Several Democratic senators objected to use of the procedure in Holbrooke’s case.

“We have lost our sense of proportion,” Biden said. “We held up the single most important foreign policy [appointment] to be made by this administration.”

Earlier, Holbrooke’s nomination was stalled by charges that he had breached conflict-of-interest laws by exploiting his government contacts to advance his private interests as a vice president of the investment banking firm of Credit Suisse First Boston. He settled the dispute by paying a $5,000 fine and apologizing for a lapse in judgment.

Holbrooke accepted the investment banking post in 1995 after resigning as assistant secretary of State for European affairs, the job that he held when he organized the Dayton, Ohio, peace conference, which ended the Bosnia war. During a little more than three years at the bank, Holbrooke spent much of his time as an unpaid White House envoy, mediating between factions on Cyprus and negotiating with Yugoslav President Slobodan Milosevic.

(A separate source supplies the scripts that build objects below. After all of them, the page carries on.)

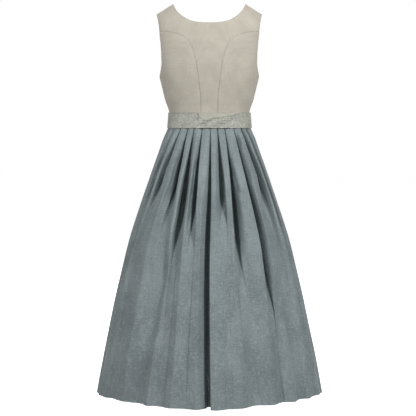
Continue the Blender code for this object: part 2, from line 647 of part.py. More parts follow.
def skirt_pieces(look):
    rings_out, rings_in = [], []
    for z in SKIRT_RINGS:
        line, marks = pleated(z, 1)
        inner = wall_inward(line, SKIRT_WALL)
        rings_out.append(np.column_stack([line, np.full(len(line), z)]))
        rings_in.append(np.column_stack([inner, np.full(len(inner), z)]))
    outer, inner = np.array(rings_out), np.array(rings_in)
    print("seams", marks, "points in a ring", outer.shape[1])
    c, l, f, r = (marks[name] for name in ("centre", "left", "front", "right"))
    count = outer.shape[1]
    spans = {
        "skirt_back_left": (c, l),
        "skirt_front_left": (l, f),
        "skirt_front_right": (f, r + count),
        "skirt_back_right": (r, c),
    }
    for name, (i, j) in spans.items():
        pick = np.arange(i, j + 1) % count
        o, n = outer[:, pick].copy(), inner[:, pick].copy()
        for g, h in ((0, 1), (-1, -2)):
            for grid in (o, n):
                way = grid[:, h] - grid[:, g]
                way /= np.linalg.norm(way, axis=1, keepdims=True)
                grid[:, g] += way * SEAM_GAP / 2
        make(name, o, n, look)


# The apron, its band and ties
def band_place(degrees, z, out):
    """A point at the waist, out metres outside the bodice and skirt."""
    turn = np.radians(degrees)
    half, back, front = (smooth(BAND["z"], BAND[k], z) for k in ("half", "back", "front"))
    s, c = np.sin(turn), np.cos(turn)
    x = (half + out) * np.sign(s) * np.abs(s) ** (2 / BAND_ROUND)
    y = (np.where(c > 0, back, front) + out) * np.sign(c) * np.abs(c) ** (2 / BAND_ROUND)
    return np.stack([x, y, z], axis=-1)


def strip(name, degrees, out, top, bottom, look, rows=3, wall=BAND_WALL):
    """A length of band between two angles, at its own distance out at each angle."""
    v = np.linspace(0.0, 1.0, rows)[:, None]
    z = bottom[None] + (top - bottom)[None] * v
    turn = np.broadcast_to(degrees[None], z.shape)
    far = np.broadcast_to(out[None], z.shape)
    make(name, band_place(turn, z, far + wall), band_place(turn, z, far), look)


def ease(x, a, b):
    t = np.clip((x - a) / (b - a), 0.0, 1.0)
    return t * t * (3 - 2 * t)


def band_pieces(look):
    layer = BAND_WALL + SEAM_GAP
    turn = np.linspace(BAND_END_ANGLE, 360.0 - BAND_END_ANGLE, 29)
    flat = np.full_like(turn, 1.0)
    strip("apron_band", turn, flat * SEAM_GAP, flat * BAND_TOP, flat * BAND_BOTTOM, look, rows=2)
    # The left tie starts at the left end of the band, passes the back under the other tie and goes on
    # over the right end of the band to the knot.
    clear = TIE_STEPS["clear"]
    turn = np.linspace(BAND_END_ANGLE - clear, KNOT_ANGLE - 360.0 + clear, 61)
    rise = ease(-turn, TIE_STEPS["left_rises"][0], TIE_STEPS["left_rises"][1])
    one = np.ones_like(turn)
    strip("apron_tie_left", turn, SEAM_GAP + layer * rise, one * (BAND_TOP - TIE_INSET),
          one * (BAND_BOTTOM + TIE_INSET), look, rows=2)
    # The right tie starts over the right end of the band and passes the back over the other tie.
    dip_from, dip_to = TIE_STEPS["dip"]
    turn = np.concatenate([
        np.linspace(-BAND_END_ANGLE + clear, dip_from, 11)[:-1],
        np.linspace(dip_from, dip_to, 25)[:-1],
        np.linspace(dip_to, KNOT_ANGLE - clear, 27),
    ])
    lift = 1 - ease(turn, -TIE_STEPS["right_lands"][0], -TIE_STEPS["right_lands"][1])
    x = band_place(turn, np.full_like(turn, BAND_TOP), np.full_like(turn, 2 * layer))[:, 0]
    drop = np.interp(x, TIE_DIP["x"], TIE_DIP["drop"], left=0.0, right=0.0)
    bottom = np.full_like(turn, BAND_BOTTOM)
    strip("apron_tie_right", turn, SEAM_GAP + layer * (1 + lift), BAND_TOP - drop, bottom,
          look, rows=3)


def apron(look):
    """The apron panel, gathered into small waves that widen towards its hem."""
    count = APRON_GATHERS * 4 + 1
    u = np.linspace(-1.0, 1.0, count)
    outer, inner = [], []
    for z in APRON_RINGS:
        fall = (BAND_BOTTOM - z) / (BAND_BOTTOM - APRON_HEM)
        half = APRON_HALF_ANGLE - APRON["narrower_at_band"] * (1 - fall) ** 3
        degrees = 180.0 + half * u
        degrees = np.where(degrees > 180.0, degrees - 360.0, degrees)
        tall = APRON["gather"] + APRON["gather_more"] * fall ** 0.5
        wave = tall * (0.5 - 0.5 * np.cos(2 * math.pi * APRON_GATHERS * (u + 1) / 2 + 0.5 * math.pi))
        base = APRON["clear"] + APRON["clear_more"] * min(1.0, fall / APRON["clear_by"])
        far = base + wave * (1 - APRON["edge_calm"] * np.abs(u) ** 4)
        ring = skirt_ring(z)
        s = at_turn(ring, degrees)
        o = on_ring(ring, s, -(far + SKIRT_WALL))
        n = on_ring(ring, s, -far)
        outer.append(np.column_stack([o, np.full(count, z)]))
        inner.append(np.column_stack([n, np.full(count, z)]))
    make("apron_panel", np.array(outer), np.array(inner), look)


def bow_place(across, z, out):
    """A point across metres from the knot along the apron's front, at height z, out from the skirt."""
    shape = np.broadcast(across, z, out).shape
    across, z, out = (np.broadcast_to(k, shape).ravel() for k in (across, z, out))
    points = np.empty((len(z), 3))
    for i in range(len(z)):
        ring = skirt_ring(float(np.clip(z[i], HEM, WAIST_SEAM)))
        total = ring["even"][-1]
        s = at_turn(ring, KNOT_ANGLE) + across[i]
        points[i, :2] = on_ring(ring, np.array([s % total]), np.array([-out[i]]))[0]
        points[i, 2] = z[i]
    return points.reshape(shape + (3,))


def bow(look):
    knot_z = (BAND_TOP + BAND_BOTTOM) / 2
    # The knot is a flattened bead of wrapped cloth
    a = np.linspace(0.0, 2 * math.pi, 17)[:-1]
    b = np.linspace(-math.pi / 2 + KNOT["flat_end"], math.pi / 2 - KNOT["flat_end"], 7)
    across = KNOT["half_wide"] * np.cos(b)[:, None] ** 0.6 * np.cos(a)[None]
    deep = KNOT["half_deep"] * np.cos(b)[:, None] ** 0.6 * np.sin(a)[None]
    up = KNOT["half_tall"] * np.sin(b)[:, None] + 0.0 * a[None]
    knot = bow_place(across, knot_z + up, KNOT["out"] + deep)
    solid_of_rings("tie_knot", knot, look)
    for name, sign, droop, start in zip(LOOPS["name"], LOOPS["side"], LOOPS["droop"], LOOPS["start"]):
        p = np.linspace(0.0, 1.0, 17)[None]
        q = np.linspace(-1.0, 1.0, 5)[:, None]
        reach = start + LOOP["reach"] * np.sin(math.pi * p) ** 0.8
        half = LOOP["half"] + LOOP["half_more"] * np.sin(math.pi * p) ** 0.7
        far = LOOP["out"] + LOOP["out_more"] * (1 - np.cos(math.pi * p)) / 2
        far = far + LOOP["bulge"] * np.sin(math.pi * p) * np.cos(LOOP["bulge_turn"] * q)
        side = sign * (reach * math.cos(droop) + q * half * math.sin(droop))
        high = knot_z - (reach - start) * math.sin(droop) + q * half * math.cos(droop)
        face = bow_place(side, high, far + 0.0 * q)
        back = face - BAND_WALL * normals_of(face) * sign
        make(name, face, back, look)
    for name, sign, length in zip(ENDS["name"], ENDS["side"], ENDS["length"]):
        p = np.linspace(0.0, 1.0, 15)[:, None]
        q = np.linspace(-1.0, 1.0, 5)[None]
        half = END["half"] + END["half_more"] * np.minimum(1.0, END["spread_by"] * p) ** 0.7
        side = sign * (END["aside"] + END["aside_more"] * p ** 0.8) + q * half
        high = knot_z - END["below_knot"] - length * p - END["slant"] * q * sign * p
        curl = END["curl"] * np.sin(END["curl_turns"] * p + sign) * q
        far = END["out"] + (END["out_more"] + curl) * np.minimum(1.0, END["lift_by"] * p)
        face = bow_place(side, high, far + BAND_WALL)
        back = face + BAND_WALL * normals_of(face) * (1.0 if normals_of(face)[0, 2, 1] > 0 else -1.0)
        make(name, face, back, look)


def solid_of_rings(name, grid, look):
    """A closed solid from stacked closed rings of points, with a fan at each end."""
    rows, cols = grid.shape[:2]
    verts = list(map(tuple, grid.reshape(-1, 3)))
    verts += [tuple(grid[0].mean(axis=0)), tuple(grid[-1].mean(axis=0))]
    low, high = rows * cols, rows * cols + 1
    faces = []
    for i in range(rows - 1):
        for j in range(cols):
            k = (j + 1) % cols
            faces.append((i * cols + j, i * cols + k, (i + 1) * cols + k, (i + 1) * cols + j))
    for j in range(cols):
        k = (j + 1) % cols
        faces.append((k, j, low))
        faces.append(((rows - 1) * cols + j, (rows - 1) * cols + k, high))
    mesh = bpy.data.meshes.new(name)
    mesh.from_pydata(verts, [], faces)
    mesh.update()
    centre = grid.reshape(-1, 3).mean(axis=0)
    turn = sum((f.center.x - centre[0]) * f.normal.x + (f.center.y - centre[1]) * f.normal.y
               + (f.center.z - centre[2]) * f.normal.z for f in mesh.polygons)
    if turn < 0:
        mesh.flip_normals()
    thing = bpy.data.objects.new(name, mesh)
    thing.data.materials.append(look)
    garment.objects.link(thing)


garment = bpy.data.collections.new("dirndl")
bpy.context.scene.collection.children.link(garment)
linen = material("bodice_linen", LOOK["bodice"])
skirt_cloth = material("skirt_cloth", LOOK["skirt"])
apron_cloth = material("apron_cloth", LOOK["apron"])

# Bodice
half_gap = SEAM_GAP / 2
back_outline = middle_outline(1, BODICE_ROWS, 7, 9, half_gap, False)
make_panel("bodice_back_centre", back_outline, PANEL_STEP, 1, linen)
front_outline = middle_outline(-1, BODICE_ROWS, 8, 9, half_gap, True)
make_panel("bodice_front_left", front_outline, PANEL_STEP, -1, linen)
make_panel("bodice_front_right", front_outline, PANEL_STEP, -1, linen, flip=True)
for side, place in ((1, "bodice_side_back"), (-1, "bodice_side_front")):
    panel = side_panel(side, BODICE_ROWS, 8, half_gap)
    for end, form in (("_left", panel), ("_right", mirrored(panel))):
        make(place + end, form, inward(form, BODICE_WALL, side), linen)

skirt_pieces(skirt_cloth)
band_pieces(apron_cloth)
apron(apron_cloth)
bow(apron_cloth)
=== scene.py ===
# %% [markdown]
# # A dirndl, worn and seen from the back
# A dirndl is a fitted bodice, a full skirt pleated on to it at the waist, and an apron whose ties
# cross at the back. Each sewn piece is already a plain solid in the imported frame. Here every one of
# them gets a finer sheet of cloth on the same form, and a cloth of its own.

# %% Load the frame
import math

import bpy
import numpy as np
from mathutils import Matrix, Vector
from mathutils.geometry import delaunay_2d_cdt


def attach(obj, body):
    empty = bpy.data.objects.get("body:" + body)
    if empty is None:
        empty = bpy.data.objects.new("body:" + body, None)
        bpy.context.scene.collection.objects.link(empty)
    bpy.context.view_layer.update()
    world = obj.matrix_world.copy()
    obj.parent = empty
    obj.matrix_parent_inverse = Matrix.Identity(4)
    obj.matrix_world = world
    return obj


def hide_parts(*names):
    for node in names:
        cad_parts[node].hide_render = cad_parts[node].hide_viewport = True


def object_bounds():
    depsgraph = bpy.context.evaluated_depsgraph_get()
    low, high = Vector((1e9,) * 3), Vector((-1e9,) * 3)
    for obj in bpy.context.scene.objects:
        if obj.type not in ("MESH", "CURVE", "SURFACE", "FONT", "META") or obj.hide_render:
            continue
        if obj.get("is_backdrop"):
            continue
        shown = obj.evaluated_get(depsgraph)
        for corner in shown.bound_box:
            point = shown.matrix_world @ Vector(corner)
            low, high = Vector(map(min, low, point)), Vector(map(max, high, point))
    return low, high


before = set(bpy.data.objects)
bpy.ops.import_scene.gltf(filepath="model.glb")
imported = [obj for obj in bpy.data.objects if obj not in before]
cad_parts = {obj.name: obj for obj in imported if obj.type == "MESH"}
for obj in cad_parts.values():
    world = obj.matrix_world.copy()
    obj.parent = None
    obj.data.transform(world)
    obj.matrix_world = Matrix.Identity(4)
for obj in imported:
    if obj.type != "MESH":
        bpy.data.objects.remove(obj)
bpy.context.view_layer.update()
print("nodes:", sorted(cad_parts))

# %% [markdown]
# ## The measures
# The garment hangs from the shoulders, so heights are counted down from the neck points. The figure
# inside it is only a table of half widths and depths at a few heights, as a dressmaker's block is.
# A smooth curve through each table gives the size at any height between them.

# %% Sizes in metres
SEAM_GAP = 0.0003
BODICE_WALL = 0.0014
SKIRT_WALL = 0.0012
BAND_WALL = 0.0010
NECK_HALF, TIP_HALF, TIP_DROP = 0.1237, 0.1805, 0.0355
SHOULDER_ROUND = 0.085
WAIST_SEAM, BAND_TOP, BAND_BOTTOM = -0.4000, -0.3700, -0.4226
UNDERARM, HEM, APRON_HEM = -0.2470, -1.3450, -1.3000
APRON_HALF_ANGLE, APRON_GATHERS = 76.0, 20
BAND_END_ANGLE, KNOT_ANGLE = 98.0, 171.0
WAIST_DEPTH, DEPTH_RUSH, VALLEY_SLOPE, WIDEST_SHARE = 0.0045, 0.6, 4.0, 0.27

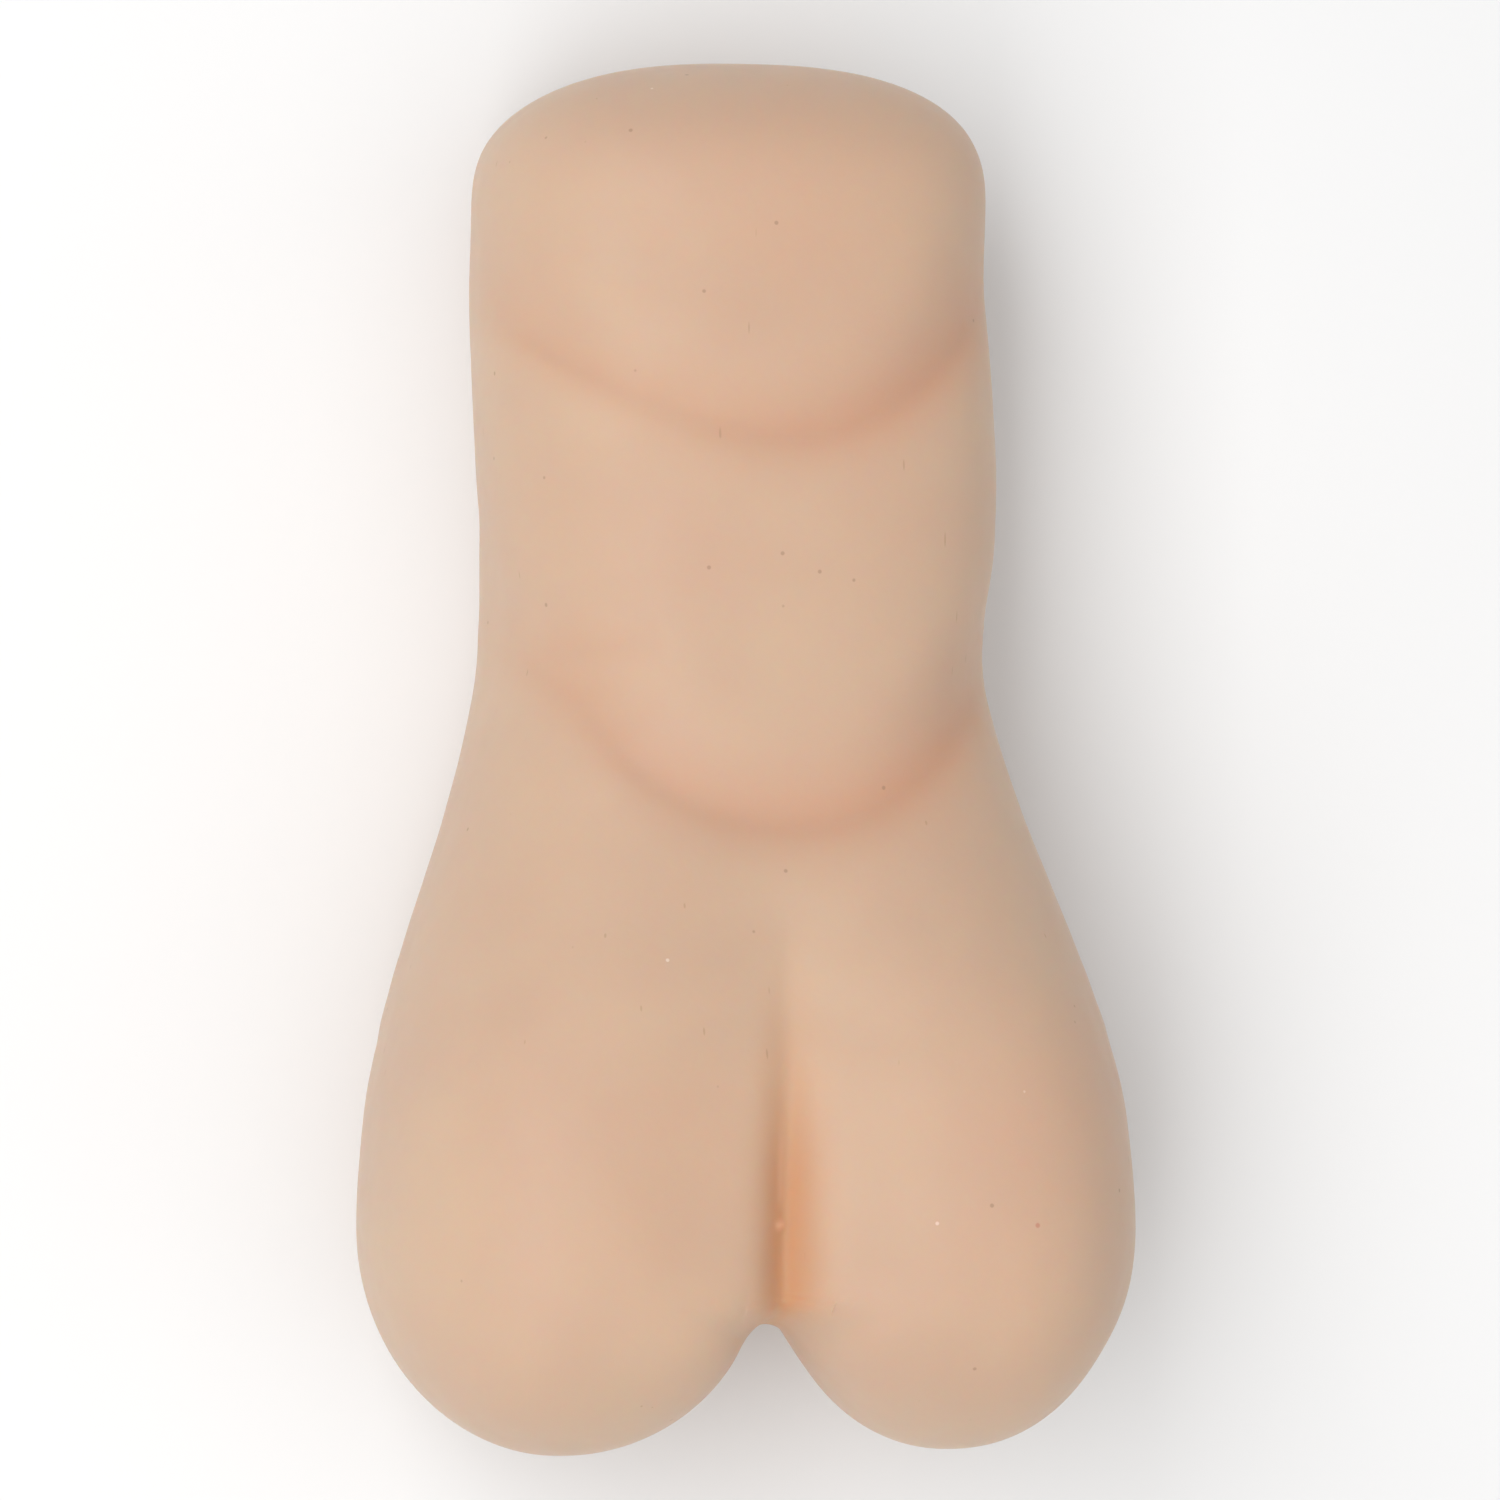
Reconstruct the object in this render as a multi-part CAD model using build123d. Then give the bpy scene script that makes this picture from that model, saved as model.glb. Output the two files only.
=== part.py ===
"""Soft torso form: a hand-sized, headless and limbless elastomer body, lying on its flattened belly.

Frame: +Z up out of the back, +Y towards the trunk's top end, +X to the right when seen from above with +Y up.
Origin: middle of the footprint, on the surface that it lies on. Units: millimetres.
"""
from build123d import *
from math import cos, copysign, pi, radians, sin
import os

# ---- driving dimensions -----------------------------------------------------------------------
HALF_LENGTH = 95.0          # the form is 190 long
HIP_HALF_WIDTH = 52.9       # widest, across both hip lobes
HIP_HEIGHT = 72.0           # crest of the hip lobes
TRUNK_HALF_WIDTH = 35.6
TRUNK_HEIGHT = 55.0
SETTLE = 3.0                # how far each round section would reach below the flat underside

CAP_START = 75.0            # the trunk's stump end is round from here to its tip
ROUND_POWER = 2.4           # superellipse power of the trunk's sections and of its stump end

LOBE_X = 26.0               # middle of each hip lobe at its fullest
LOBE_HALF_WIDTH = 27.0
LOBE_FULL_Y = -64.5         # where the lobes are fullest
LOBE_POWER = 2.15
LOBE_TIP_Z = 38.0           # height of each lobe's tip
CLEFT_FLOOR_Z = 57.0        # bottom of the cleft between the lobes, at its deepest
NOTCH_Y = -77.3             # top of the notch between the lobes' ends

FOLD_WIDTH = 2.4
FOLD_DEPTH = 1.6
FOLDS = (                   # each fold is an arc in plan: its centre and radius
    (1.0, 77.0, 34.0),
    (2.0, 22.5, 31.5),
)
FOLD_REACH = 62.0           # degrees that each arc runs to either side of its lowest point

CORE_HALF_WIDTH = 21.0      # firm core, inside the trunk
CORE_LOW_Z = 12.0
CORE_HIGH_Z = 42.0
CORE_TOP_Y = 78.0
CORE_END_Y = -36.0
CORE_CORNER = 13.0          # radius along the core's four long edges
CORE_END_ROUND = 10.0       # radius round the core's ends

GEL_CENTRE = (26.5, -63.0, 35.0)     # soft gel insert in each hip lobe
GEL_HALF_SIZE = (16.5, 23.0, 22.0)

PLUG_RADIUS = 2.5           # plugs in the holes that the core's support pins leave
PLUG_X = 11.0
PLUG_ROWS = (56.0, -14.0)

SECTION_POINTS = 20
SMALLEST_END = 0.16         # a rounded end closes on a small flat of this share of its section


# ---- sections and lofts -----------------------------------------------------------------------
def section(y, centre_x, half_width, low, high, power):
    """A superellipse across the form at y."""
    middle = (low + high) / 2
    half_height = (high - low) / 2
    points = []
    for step in range(SECTION_POINTS):
        angle = 2 * pi * step / SECTION_POINTS
        across = copysign(abs(cos(angle)) ** (2 / power), cos(angle))
        up = copysign(abs(sin(angle)) ** (2 / power), sin(angle))
        points.append((centre_x + half_width * across, y, middle + half_height * up))
    return Face(Wire([Edge.make_spline(points, periodic=True)]))


def end_steps(power):
    """Pairs of (share of the rounded end's length, share of the full section), from full to nearly closed."""
    steps = []
    for degrees in (24, 42, 57, 69, 79):
        angle = radians(degrees)
        along = sin(angle) ** (2 / power)
        across = max(cos(angle) ** (2 / power), SMALLEST_END)
        steps.append((along, across))
    steps.append((1.0, SMALLEST_END))
    return steps


def shrunk(y, centre_x, half_width, low, high, share, tip_z, power):
    """The section (half_width, low, high) scaled by share about the height tip_z."""
    new_low = tip_z + (low - tip_z) * share
    new_high = tip_z + (high - tip_z) * share
    return section(y, centre_x, half_width * share, new_low, new_high, power)


def trunk(inset=0.0):
    """The trunk, from its stump end to the notch. inset makes the same shape smaller all round."""
    middle = (TRUNK_HEIGHT - SETTLE) / 2
    full_width = TRUNK_HALF_WIDTH - inset
    low = -SETTLE + inset
    high = TRUNK_HEIGHT - inset
    cap_length = HALF_LENGTH - inset - CAP_START
    sections = []
    for along, share in reversed(end_steps(ROUND_POWER)):
        y = CAP_START + cap_length * along
        sections.append(shrunk(y, 0, full_width, low, high, share, middle, ROUND_POWER))
    body_stations = (       # y, half-width, height of the crest
        (CAP_START - 3, TRUNK_HALF_WIDTH - 0.3, TRUNK_HEIGHT),
        (52, TRUNK_HALF_WIDTH, TRUNK_HEIGHT),
        (30, TRUNK_HALF_WIDTH - 0.9, TRUNK_HEIGHT),
        (14, TRUNK_HALF_WIDTH - 1.2, TRUNK_HEIGHT),
        (-2, 37.4, TRUNK_HEIGHT + 0.5),
        (-20, 43.2, TRUNK_HEIGHT + 4),
        (-38, 46.5, TRUNK_HEIGHT + 8),
        (-54, 42.0, CLEFT_FLOOR_Z + 3),
        (-66, 30.0, CLEFT_FLOOR_Z - 1),
        (-73, 18.0, CLEFT_FLOOR_Z - 7),
    )
    for y, half_width, crest in body_stations:
        sections.append(section(y, 0, half_width - inset, low, crest - inset, ROUND_POWER))
    sections.append(section(NOTCH_Y, 0, 6, 12, CLEFT_FLOOR_Z - 14, 2.0))
    return loft(sections)


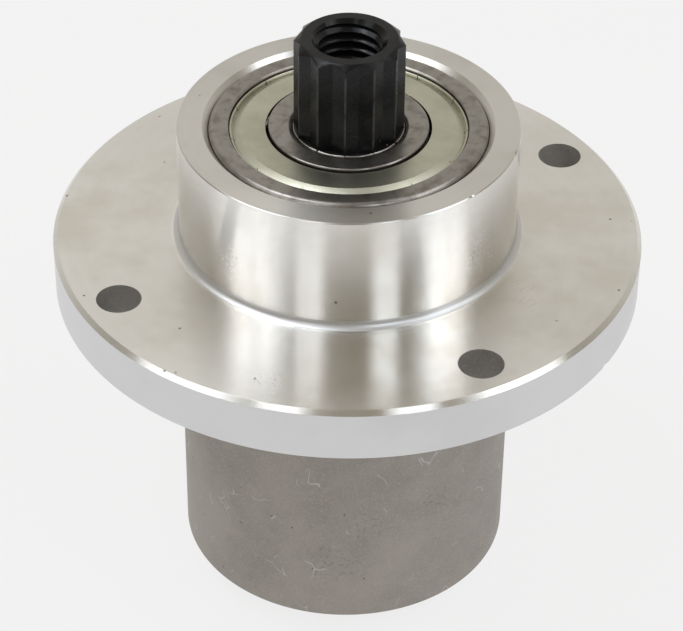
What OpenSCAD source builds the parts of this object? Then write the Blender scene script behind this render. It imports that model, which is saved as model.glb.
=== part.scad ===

In the 37 years since Holbrooke graduated from Brown University, he has moved easily between government and the private sector. After his service in wartime Saigon and as a member of the U.S. delegation to the Paris peace talks, he resigned from the foreign service, becoming editor of Foreign Policy magazine.

From 1977 to 1981 he was back at the State Department as assistant secretary for Asian affairs. Then he was managing director of Lehman Brothers before returning to government as ambassador to Germany and later as assistant secretary of State for Europe.